» **Instruction**: Reproduce all of the material word for word.

» **Recorded data**:
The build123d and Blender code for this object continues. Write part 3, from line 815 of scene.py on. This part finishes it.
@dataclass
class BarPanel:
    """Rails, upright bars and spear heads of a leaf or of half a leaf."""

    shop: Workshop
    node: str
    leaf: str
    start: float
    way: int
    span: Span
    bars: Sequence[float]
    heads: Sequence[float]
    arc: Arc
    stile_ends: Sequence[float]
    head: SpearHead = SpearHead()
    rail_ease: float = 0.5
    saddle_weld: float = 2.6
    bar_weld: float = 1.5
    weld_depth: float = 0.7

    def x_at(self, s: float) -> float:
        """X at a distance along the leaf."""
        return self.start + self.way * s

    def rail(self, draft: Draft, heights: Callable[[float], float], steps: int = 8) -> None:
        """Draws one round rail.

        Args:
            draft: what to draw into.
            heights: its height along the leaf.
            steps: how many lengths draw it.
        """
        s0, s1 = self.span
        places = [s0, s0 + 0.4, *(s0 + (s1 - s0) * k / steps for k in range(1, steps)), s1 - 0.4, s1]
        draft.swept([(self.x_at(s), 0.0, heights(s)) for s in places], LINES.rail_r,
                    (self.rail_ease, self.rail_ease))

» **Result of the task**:
The build123d and Blender code for this object continues. Write part 3, from line 815 of scene.py on. This part finishes it.
@dataclass
class BarPanel:
    """Rails, upright bars and spear heads of a leaf or of half a leaf."""

    shop: Workshop
    node: str
    leaf: str
    start: float
    way: int
    span: Span
    bars: Sequence[float]
    heads: Sequence[float]
    arc: Arc
    stile_ends: Sequence[float]
    head: SpearHead = SpearHead()
    rail_ease: float = 0.5
    saddle_weld: float = 2.6
    bar_weld: float = 1.5
    weld_depth: float = 0.7

    def x_at(self, s: float) -> float:
        """X at a distance along the leaf."""
        return self.start + self.way * s

    def rail(self, draft: Draft, heights: Callable[[float], float], steps: int = 8) -> None:
        """Draws one round rail.

        Args:
            draft: what to draw into.
            heights: its height along the leaf.
            steps: how many lengths draw it.
        """
        s0, s1 = self.span
        places = [s0, s0 + 0.4, *(s0 + (s1 - s0) * k / steps for k in range(1, steps)), s1 - 0.4, s1]
        draft.swept([(self.x_at(s), 0.0, heights(s)) for s in places], LINES.rail_r,
                    (self.rail_ease, self.rail_ease))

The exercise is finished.